Graham Bond Organisation - Sound of 65 Columbia 1965

The British rhythm and blues boom affected several musicians who would go on to enjoy huge success - among them Rod Stewart, Jimmy Page, Jack Bruce, Jon Lord, Eric Clapton and The Rolling Stones. At Marlborough College, nearly 80 miles away from the movement's Soho epicentre, 16 year-old Nick Drake was also developing a fascination for this music. One record in particular seemed to consume Nick and his immediate circle. As his schoolfriend Jeremy Mason recalled, "The record we really liked, and we played it absolutely into the ground, was The Sound Of '65 by The Graham Bond Organisation. This was the record." Indeed, towards the end of that year, Nick travelled to London to see The Graham Bond Organisation play live. Bond's aggressive Hammond organ showmanship was a world away from Nick's otherworldly manner, but he remained a fan.

"The record we really liked, and we played it absolutely into the ground, was The Sound Of '65 by The Graham Bond Organisation. This was the record."

A few months before his own death, Nick was said to be greatly affected when he heard that Bond, who had been suffering mental illness, had thrown himself under the wheels of a Piccadilly Line train.

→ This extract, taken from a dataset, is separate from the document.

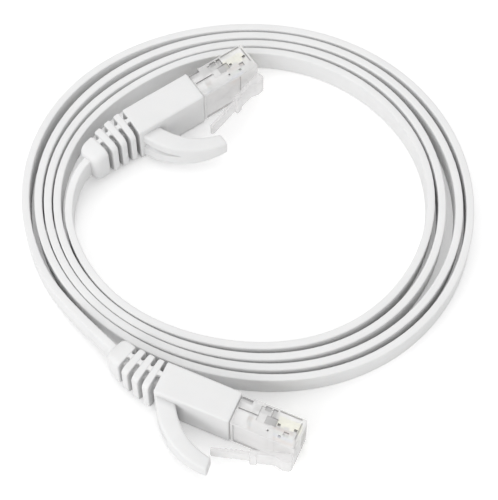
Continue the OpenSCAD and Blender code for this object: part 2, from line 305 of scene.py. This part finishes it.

The Steve Miller Band - Sailor Capitol 1968

The second album by The Steve Miller Band was another record which made a profound impression on the young Nick Drake and further opened his eyes to the expressive possibilities afforded by a whole album, in particular the inclusion of instrumental tracks such as those on Bryter Layter. As Robin Frederick put it, "There was a lot of experimentation with the album format in the late 1960s. Both solo artists and bands recorded instrumental preludes, interludes, bridges between songs, interpolations, introductions with dialogue and sound effects - you name it, somebody did it. From Steve Miller's Song For Our Ancestors [a favourite of Nick's] to the one-minute Prelude on Chicago II to Brian Wilson's orchestral forays on Pet Sounds, instrumental tracks added a new dimension to the traditional album: they suggested there was more to it than just a haphazard string of songs."